Yes, there are good Muslims today. There certainly were good Germans during World War II, and most of the people who died in the carpet bombings of Hamburg and Dresden were not monsters. Today, Germany is one of the two least anti-Israel countries in
Europe.
In the meantime, by their fruits ye shall know them.
According to Gordon Chang, North Korea is at it again. North Korea, like Iran, has faith.
http://www.forbes.com/2010/06/23/north-korea-asia-nuclear-opinions-columnists-gordon-g-chang.html?boxes=opinionschannellatest

@ CK MacLeod:

We may not be in a good position to determine who is prevailing, but we can see who has prevailed. During the last half century, Christianity has significantly modified its opposition to Judaism. During the same period, Islam has done the opposite.

@ Zoltan Newberry:

Nah. He's just trying to look henpecked so that people won't discover that he's a closeted homosexual.

@ narciso:

Too bad. Mohammed's sword conquered a chunk of the world extending from Spain to Indonesia in order to save the people there from eternal damnation. The Qur'an is inconsistent on the question of Jews, who once lived as dhimmis with a reasonable degree of security, but nowadays only the supersessionist side prevails.

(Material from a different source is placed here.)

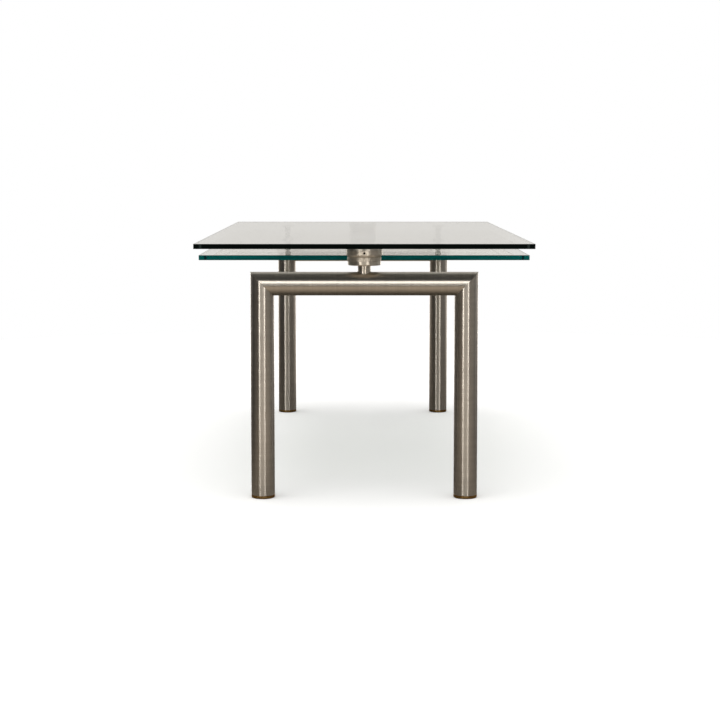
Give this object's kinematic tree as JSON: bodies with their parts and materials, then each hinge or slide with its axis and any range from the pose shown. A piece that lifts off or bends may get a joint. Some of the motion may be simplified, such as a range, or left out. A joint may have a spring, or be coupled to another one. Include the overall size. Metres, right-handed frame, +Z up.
{
  "type": "extendable dining table",
  "caption": "Glass dining table on two round-tube steel end frames with central hubs; a second glass leaf under the top slides out with the far frame.",
  "frame": {"origin": "on the floor under the centre of the closed table", "axes": "+Z up; +Y along the table's length, towards the frame that slides out; +X across its width"},
  "size_m": [1, 1.8, 0.76],
  "materials": {
    "top_glass": "polished plate glass, pale, dark edge",
    "leaf_glass": "polished plate glass, teal edge",
    "frame_steel": "satin stainless steel, warm",
    "plain_steel": "plain zinc-plated steel",
    "fastener_steel": "zinc-plated steel",
    "foot_bronze": "dark bronzed metal cap",
    "aluminium": "extruded, anodised",
    "nylon": "natural nylon",
    "black_plastic": "moulded, satin"
  },
  "bodies": {
    "table": {"upper_glass": "top_glass", "near_left_leg": "frame_steel", "near_right_leg": "frame_steel", "near_cross_tube": "frame_steel", "near_leg_plugs": "plain_steel", "near_hub_post": "frame_steel", "near_hub_base": "frame_steel", "near_hub_collar": "frame_steel", "near_hub_head": "frame_steel", "near_hub_grub_screw": "fastener_steel", "near_hub_bolt": "fastener_steel", "glass_bonding_disc": "frame_steel", "outer_stretcher_tube": "frame_steel", "mouth_glide": "nylon", "stop_bolt": "fastener_steel", "near_roller_bar": "aluminium", "far_roller_bar": "aluminium", "roller_bar_spacers": "plain_steel", "roller_bar_screws": "fastener_steel", "support_roller_axles": "fastener_steel", "left_roller_fork": "frame_steel", "right_roller_fork": "frame_steel", "top_roller_axles": "fastener_steel", "lock_boss": "frame_steel"},
    "extension": {"lower_glass": "leaf_glass", "far_left_leg": "frame_steel", "far_right_leg": "frame_steel", "far_cross_tube": "frame_steel", "far_leg_plugs": "plain_steel", "far_hub_post": "frame_steel", "far_hub_base": "frame_steel", "far_hub_collar": "frame_steel", "far_hub_head": "frame_steel", "far_hub_grub_screw": "fastener_steel", "far_hub_bolt": "fastener_steel", "far_slide_pad": "nylon", "inner_stretcher_tube": "frame_steel", "rear_glide": "nylon", "inner_leaf_bar": "aluminium", "outer_leaf_bar": "aluminium", "leaf_bar_spacers": "plain_steel", "leaf_bar_screws": "fastener_steel", "leaf_bonding_discs": "frame_steel"},
    "near_left_roller_body": {"near_left_roller": "nylon"},
    "near_right_roller_body": {"near_right_roller": "nylon"},
    "far_left_roller_body": {"far_left_roller": "nylon"},
    "far_right_roller_body": {"far_right_roller": "nylon"},
    "left_top_roller_body": {"left_top_roller": "nylon"},
    "right_top_roller_body": {"right_top_roller": "nylon"},
    "near_left_foot_body": {"near_left_foot": "foot_bronze", "near_left_foot_stud": "fastener_steel"},
    "near_right_foot_body": {"near_right_foot": "foot_bronze", "near_right_foot_stud": "fastener_steel"},
    "far_left_foot_body": {"far_left_foot": "foot_bronze", "far_left_foot_stud": "fastener_steel"},
    "far_right_foot_body": {"far_right_foot": "foot_bronze", "far_right_foot_stud": "fastener_steel"},
    "lock": {"lock_shaft": "fastener_steel", "lock_lever": "black_plastic"}
  },
  "joints": [
    {"name": "extension_slide", "type": "slide", "parent": "table", "child": "extension", "axis": [0, 1, 0], "range_m": [0, 0.95]},
    {"name": "near_left_roller_spin", "type": "hinge", "parent": "table", "child": "near_left_roller_body", "pos_m": [-0.286, -0.12, 0.6877], "axis": [1, 0, 0], "continuous": true},
    {"name": "near_right_roller_spin", "type": "hinge", "parent": "table", "child": "near_right_roller_body", "pos_m": [0.286, -0.12, 0.6877], "axis": [1, 0, 0], "continuous": true},
    {"name": "far_left_roller_spin", "type": "hinge", "parent": "table", "child": "far_left_roller_body", "pos_m": [-0.286, 0.54, 0.6877], "axis": [1, 0, 0], "continuous": true},
    {"name": "far_right_roller_spin", "type": "hinge", "parent": "table", "child": "far_right_roller_body", "pos_m": [0.286, 0.54, 0.6877], "axis": [1, 0, 0], "continuous": true},
    {"name": "left_top_roller_spin", "type": "hinge", "parent": "table", "child": "left_top_roller_body", "pos_m": [-0.285, 0.54, 0.7283], "axis": [1, 0, 0], "continuous": true},
    {"name": "right_top_roller_spin", "type": "hinge", "parent": "table", "child": "right_top_roller_body", "pos_m": [0.285, 0.54, 0.7283], "axis": [1, 0, 0], "continuous": true},
    {"name": "near_left_foot_level", "type": "slide", "parent": "table", "child": "near_left_foot_body", "axis": [0, 0, -1], "range_m": [0, 0.01]},
    {"name": "near_right_foot_level", "type": "slide", "parent": "table", "child": "near_right_foot_body", "axis": [0, 0, -1], "range_m": [0, 0.01]},
    {"name": "far_left_foot_level", "type": "slide", "parent": "extension", "child": "far_left_foot_body", "axis": [0, 0, -1], "range_m": [0, 0.01]},
    {"name": "far_right_foot_level", "type": "slide", "parent": "extension", "child": "far_right_foot_body", "axis": [0, 0, -1], "range_m": [0, 0.01]},
    {"name": "lock_turn", "type": "hinge", "parent": "table", "child": "lock", "pos_m": [0.034, 0.575, 0.64], "axis": [1, 0, 0], "range_deg": [0, 90]}
  ],
  "couplings": [
    {"joint": "near_left_roller_spin", "follows": "extension_slide", "rad_per_m": -66.667},
    {"joint": "near_right_roller_spin", "follows": "extension_slide", "rad_per_m": -66.667},
    {"joint": "far_left_roller_spin", "follows": "extension_slide", "rad_per_m": -66.667},
    {"joint": "far_right_roller_spin", "follows": "extension_slide", "rad_per_m": -66.667},
    {"joint": "left_top_roller_spin", "follows": "extension_slide", "rad_per_m": 100},
    {"joint": "right_top_roller_spin", "follows": "extension_slide", "rad_per_m": 100}
  ]
}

Blind faith is inherently, necessarily wrong. To understand the world, politics, science, psychology, etc., we have to explore, question, and reconsider.
It seems to have been Jesus who introduced the idea that if we don't have faith we will go to hell: "He that believeth on him is not condemned; but he that believeth not is condemned already because he hath not believed in the name of the only begotten Son of God" (John 3:18).
The idea of hell spread from Christianity to Islam and to an extent, to Judaism.
Marx also expected an era without disagreement, since in his vision of the final stage of communism, the state would wither away, because without class differences, there would be no conflict.
There is a single element in the faith of Nazism: cleansing the world of Jewish genes. Belief didn't matter to Hitler, since he killed atheists and Christians of Jewish descent. He didn't even care that atomic scientists were Jews (or in the case of Enrico Fermi, married to a Jew and therefore Jewish under the Nuremberg laws).
James Carroll, in his CONSTANTINE'S SWORD, offers a theory about why Christianity, Islam and Marxism are anti-Semitic: all three doctrines are partly descended from Judaism, and so they have to show Judaism is wrong in order to justify their breaking away.
It is curious that even today, believing Jews and Christians don't seem to have noticed that there is no hint anywhere in the Bible that the earth might be round.